Chilean politician (born 1969)

Claudia Andrea Nogueira Fernández (born 26 November 1969) is a Chilean politician who served as a member of the Chamber of Deputies.

== Early life and family ==
She was born on 26 November 1969 in Santiago. She is married to Gonzalo Cornejo and they have two children.

===Professional career===
She studied at Craighouse School in Santiago and at Colegio La Salle in Temuco. She pursued higher education at Gabriela Mistral University, where she studied Law, obtaining a Licentiate in Law and subsequently the professional title of lawyer granted by the Supreme Court of Chile on 12 May 1997.

Professionally, she served as a professor of Introduction to Law in the Journalism and Auditing programs at Andrés Bello National University. She also practiced law at the firm Piddo, Paniagua, Cornejo y Asociados.

In the social sphere, she has promoted initiatives aimed at empowering women, especially female heads of household, by creating training centers, workshops and other actions designed to improve the situation of vulnerable women in her district.
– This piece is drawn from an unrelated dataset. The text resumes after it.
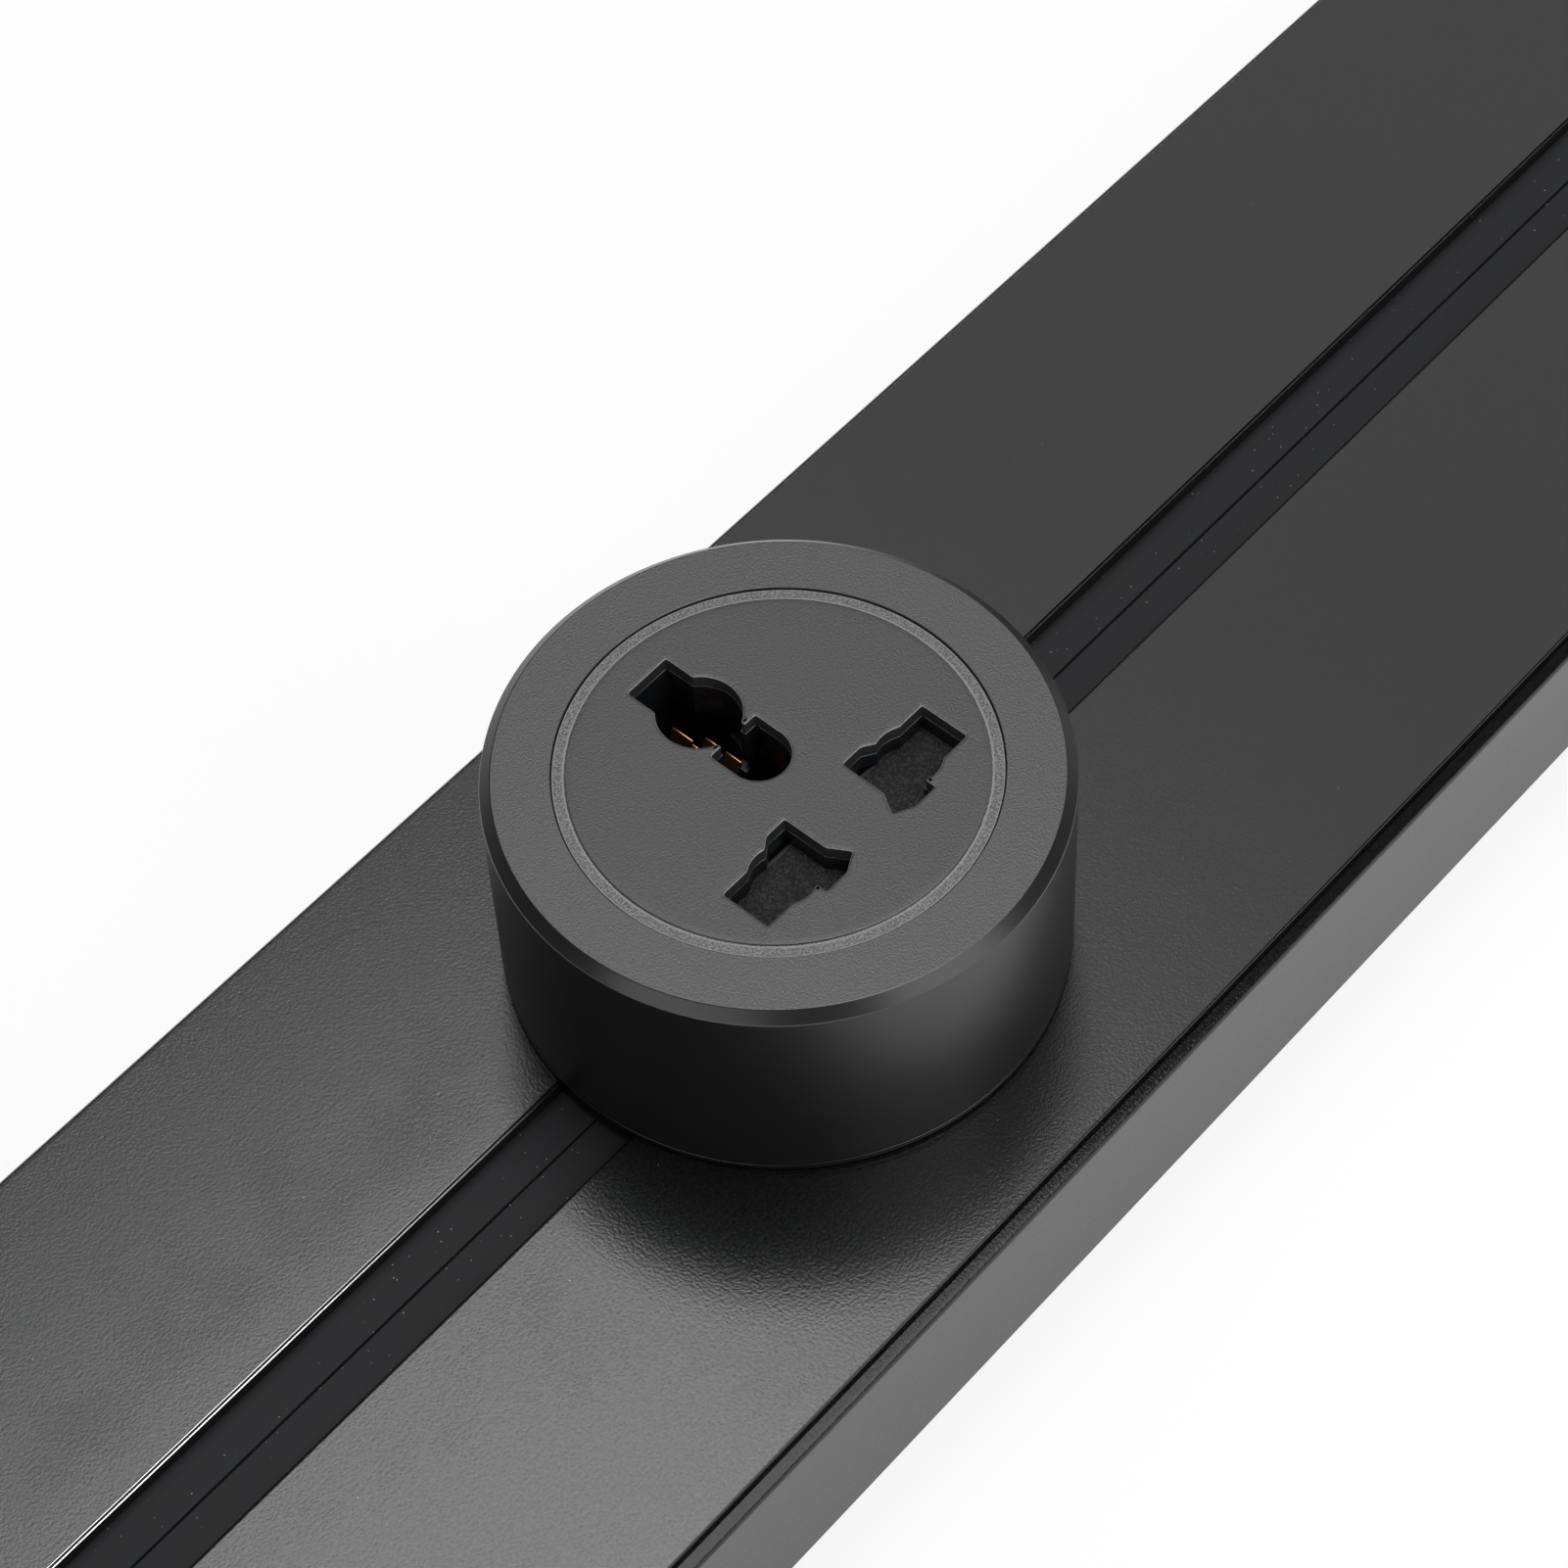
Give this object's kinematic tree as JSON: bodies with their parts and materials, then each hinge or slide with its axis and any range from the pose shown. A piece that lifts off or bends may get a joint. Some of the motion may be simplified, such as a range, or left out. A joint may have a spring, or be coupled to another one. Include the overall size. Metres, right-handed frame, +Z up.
{
  "type": "power track socket",
  "caption": "Round twist-in power socket with multi-standard pin apertures, locked in a black surface-mounted power track it slides along.",
  "frame": {"origin": "centre of the track's flat back face, under the socket's axis", "axes": "+X along the track towards the feed end, +Y across the track towards the socket's earth aperture, +Z up out of the track"},
  "size_m": [0.4, 0.083, 0.0502],
  "materials": {
    "track_coat": "fine textured black powder coat",
    "lip_rubber": "matt extruded rubber",
    "liner_plastic": "satin extruded plastic",
    "copper": "drawn copper",
    "cap_plastic": "fine textured black plastic",
    "zinc_steel": "zinc plated steel",
    "housing_plastic": "satin black plastic",
    "face_plastic": "fine textured dark grey plastic",
    "inner_plastic": "matt black plastic",
    "shutter_plastic": "matt grained plastic",
    "block_plastic": "pale terminal plastic",
    "spring_steel": "spring steel"
  },
  "bodies": {
    "track": {"track_body": "track_coat", "top_plate_left": "track_coat", "top_plate_right": "track_coat", "seal_lip_left": "lip_rubber", "seal_lip_right": "lip_rubber", "bus_liner_left": "liner_plastic", "bus_liner_right": "liner_plastic", "neutral_busbar": "copper", "live_busbar": "copper", "earth_strip": "copper", "end_cap_left": "cap_plastic", "end_cap_right": "cap_plastic", "end_cap_screws": "zinc_steel", "cable_grommet": "lip_rubber", "terminal_block": "block_plastic", "terminal_screws": "zinc_steel"},
    "foot": {"foot_plate": "inner_plastic"},
    "adapter": {"housing": "housing_plastic", "socket_face": "face_plastic", "shutter_guide": "inner_plastic", "shutter_spring": "spring_steel", "contact_carrier": "inner_plastic", "live_contact": "copper", "neutral_contact": "copper", "earth_contact": "copper", "key_column": "inner_plastic", "live_wing": "copper", "neutral_wing": "copper", "earth_spring": "spring_steel", "base_cover": "inner_plastic", "assembly_screws": "zinc_steel"},
    "shutter": {"shutter": "shutter_plastic"},
    "plunger": {"earth_plunger": "copper"}
  },
  "joints": [
    {"name": "adapter_slide", "type": "slide", "parent": "track", "child": "foot", "axis": [1, 0, 0], "range_m": [-0.16, 0.16], "deforming": ["seal_lip_left", "seal_lip_right"]},
    {"name": "adapter_turn", "type": "hinge", "parent": "foot", "child": "adapter", "pos_m": [0, 0, 0.022], "axis": [0, 0, 1], "range_deg": [0, 90]},
    {"name": "shutter_slide", "type": "slide", "parent": "adapter", "child": "shutter", "axis": [0, -1, 0], "range_m": [0, 0.0062], "stiffness_N_per_m": 150, "springref_m": -0.002, "deforming": ["shutter_spring"]},
    {"name": "plunger_press", "type": "slide", "parent": "adapter", "child": "plunger", "axis": [0, 0, 1], "range_m": [0, 0.0015], "stiffness_N_per_m": 200, "springref_m": -0.002, "deforming": ["earth_spring"]}
  ]
}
She has shown similar concern for older adults and has expressed particular interest in improving early childhood education and nursery schools.

== Political career ==
At the age of 18, she participated in the founding of the Independent Democratic Union (UDI) and served as a university leader within the party, taking part in its social outreach activities.

From a young age, she has dedicated herself to social and political work, actively participating in municipal, parliamentary and presidential campaigns of her party.

Her public work has focused on a strong commitment to women—especially those in vulnerable situations—gender equity, the defense of life and family, older adults, public security, and children and adolescents.

She currently serves as Vice President of ParlAmericas, a network of national legislatures of the member states of the Organization of American States (OAS), which functions as an independent forum for parliamentarians of the Americas committed to cooperative political dialogue and participation in the inter-American system.